With AI- and semiconductor stocks driving equity gains in South Korea today, Japan's stock market also reached a new record high as SoftBank Group − heavily invested in AI-related companies and now announcing €75 billion of investment in AI data centres in France − became the world No.4 economy's most valuable listed company, knocking Toyota Motor Corporation off the top spot for the first time in over two decades.
With gold falling back through the $4500 level in London trading, silver prices lost almost $2 per ounce after rising 0.7% to $76.40, keeping the industrially-useful precious metal some 15.8% lower since the Iran war began 3 months ago.

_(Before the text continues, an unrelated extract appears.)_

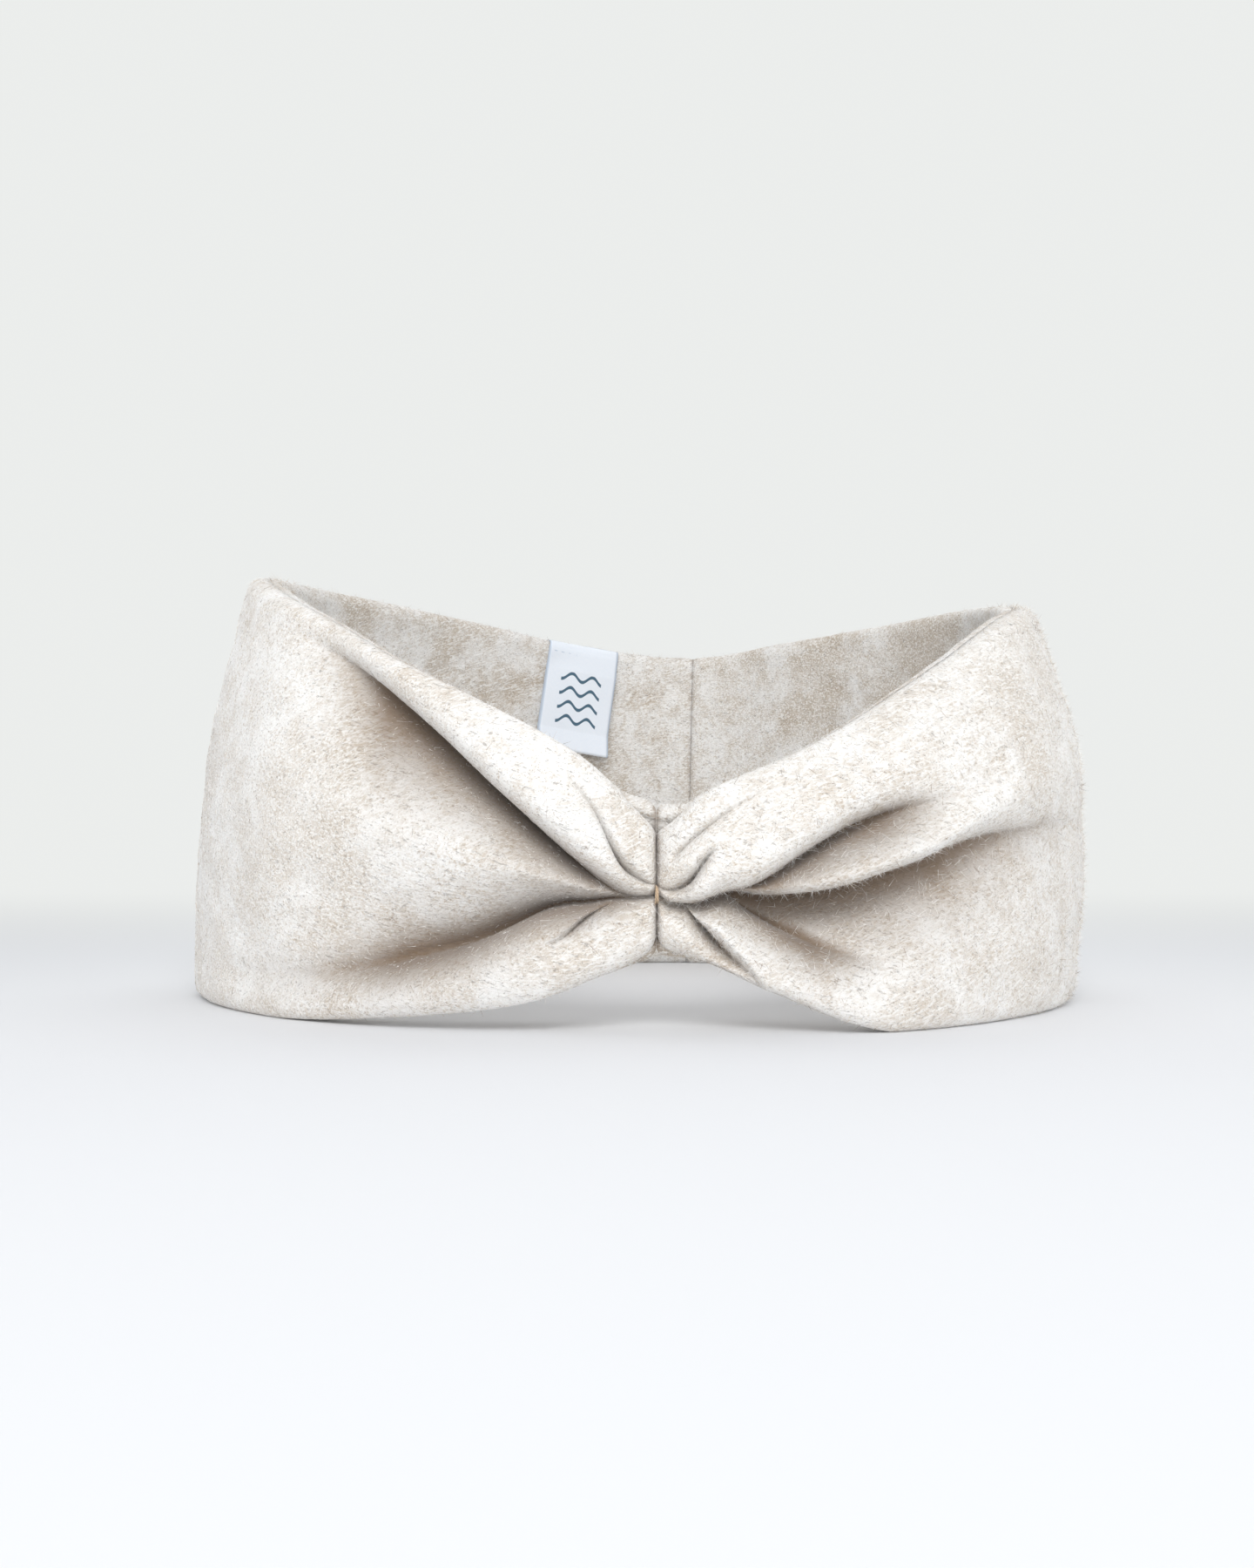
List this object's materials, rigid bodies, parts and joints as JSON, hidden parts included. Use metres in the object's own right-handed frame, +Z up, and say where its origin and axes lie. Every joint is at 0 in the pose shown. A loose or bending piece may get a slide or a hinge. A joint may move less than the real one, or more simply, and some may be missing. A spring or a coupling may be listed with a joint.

Platinum, which finds two-thirds of its demand from industrial uses led by auto-catalysts, also rose before erasing that gain, back down 1.4% to $1921 per ounce and losing over 17.7% since the Iran war began.
Global AI spending is forecast to reach $2.5 trillion in 2026 − almost 2.0% of forecast GDP − with AI firms OpenAI and Anthropic, owners of ChatGPT and Claude respectively, both expected to float on the stock market this fall.
But AI investment is showing zero sign of boosting productivity, said the chief operating officer of global taxi-app Uber last week, while 90% of UK businesses have yet to see any financial benefit from AI according to consultancy giant Accenture.
"Around 70% of organizations are investing in AI motivated [either] by its potential or by the fear of falling behind the competition," says a separate UK survey, "and one-in-five admit they are investing aggressively in AI with little evaluation."
New York-listed Nvidia (Nasdaq: NVDA) − the world's most valuable stock market ticker, worth over $5 trillion − today unveiled its new RTX Spark chip for personal computers, proclaimed by CEO Jensen Huang "as big of a deal" to the PC as was the "reinvention" of the telephone into the smartphone.